Are compact binoculars any good for birdwatching?
An 8×32 is a good lighter option, and a well-made one like the Celestron Nature DX 8×32 can match a full-size pair’s field of view and close focus while saving real weight. The trade-off is a dimmer view in low light.
Pocket-size 8×25 pairs involve bigger compromises: dimmer still, and usually with eye relief too tight for glasses. They’re great as an always-with-you second pair, but I wouldn’t make one my only binoculars.
What close focus distance do I need for birdwatching?
Around 6 ft or better is excellent, and 8 ft is perfectly fine for most people.
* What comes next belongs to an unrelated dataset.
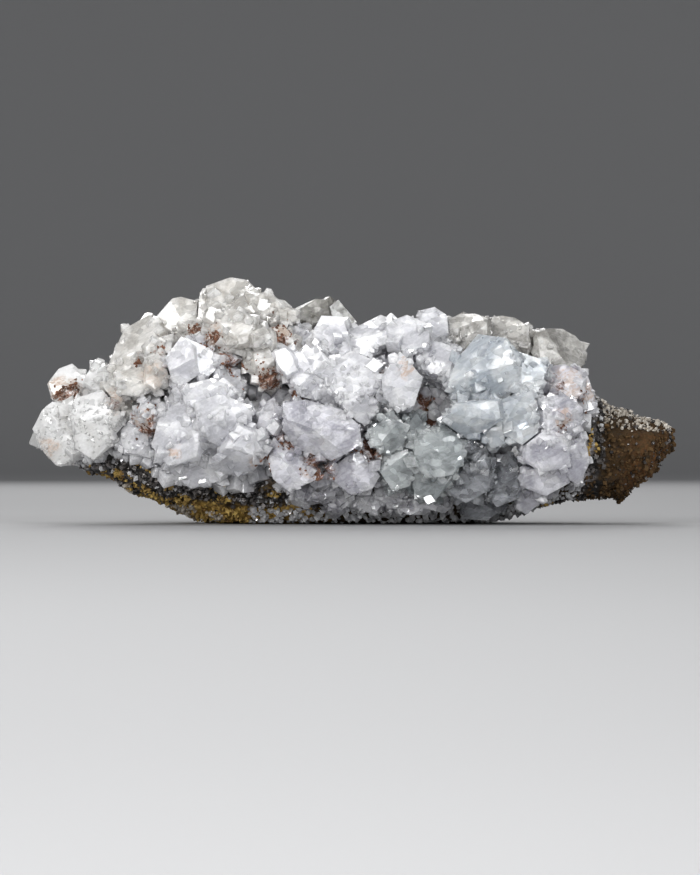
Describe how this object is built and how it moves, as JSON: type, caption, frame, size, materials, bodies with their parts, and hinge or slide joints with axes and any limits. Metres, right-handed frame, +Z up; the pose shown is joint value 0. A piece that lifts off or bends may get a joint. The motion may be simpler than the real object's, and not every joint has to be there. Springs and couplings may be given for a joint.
{
  "type": "calcite crystal cluster on matrix",
  "caption": "natural calcite crystal cluster, clear to milky blocky crystals grown over the front and top of an iron-stained matrix rock, resting on a small flat spot",
  "frame": {"origin": "under the middle of the specimen's bounding box, on the plane it rests on", "axes": "+X to the right along the specimen's length, -Y is the crystal-covered front, +Z up"},
  "size_m": [0.1214, 0.0632, 0.0459],
  "materials": {
    "limonite_rock": "rough broken rock, ochre to dark brown iron staining",
    "milky_calcite": "milky translucent crystal with smooth faces",
    "cream_calcite": "warm white translucent crystal with smooth faces",
    "lilac_calcite": "cool lilac-white translucent crystal with smooth faces",
    "clear_calcite": "clear glassy crystal with inner veils",
    "smoky_calcite": "clear smoky crystal over dark rock"
  },
  "bodies": {
    "root": {"matrix_rock": "limonite_rock", "left_end_crystals": "cream_calcite", "upper_left_crystals": "cream_calcite", "peak_crystals": "cream_calcite", "white_block_crystals": "milky_calcite", "left_boss_crystals": "milky_calcite", "centre_crystals": "milky_calcite", "ridge_crystals": "cream_calcite", "large_lilac_crystals": "lilac_calcite", "lower_centre_crystals": "clear_calcite", "large_right_crystals": "clear_calcite", "top_right_crystals": "cream_calcite", "right_flank_crystals": "lilac_calcite", "smoky_base_crystals": "smoky_calcite", "base_crust_crystals": "lilac_calcite", "back_left_crystals": "milky_calcite", "back_right_crystals": "cream_calcite"}
  },
  "joints": []
}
Close focus only becomes a real limitation somewhere past 12 ft, where nearby garden birds and butterflies turn into a blur.
How much it matters depends on where you bird: it’s a first-class spec for gardens, hides and woodland, and close to irrelevant for estuary and open-country birding.
Can I use the same binoculars for birdwatching and safari?
Yes, and I’d encourage it. An 8×42 is the configuration I recommend for both, and our two pairs have covered garden birding, the Galapagos and multiple African safaris without needing anything different. The specs that make binoculars good for birds, a wide field of view and a bright image, are exactly what helps you find wildlife on a game drive too.
Do I need to spend a lot on birdwatching binoculars?
No. Quality that will last starts at around the Celestron Nature DX tier, and the mid-range pairs in this guide are close enough to premium glass that most people wouldn’t spot the difference on a bird walk. Spend enough to avoid the bargain-bin tier, then put the savings towards a trip somewhere with better birds!
Final Thoughts
A good pair of binoculars improves every bird you’ll ever look at, from the blue tit on the feeder to the frigatebird wheeling over a distant colony. If you can track down the Vortex Diamondback HD 8×42, buy it. If you’d rather order today and get on with it, the Vanguard VEO HD2 8×42 is the one. And if money’s tight, the Celestron Nature DX 8×42 won’t hold you back. Then stop reading about binoculars and go and use some.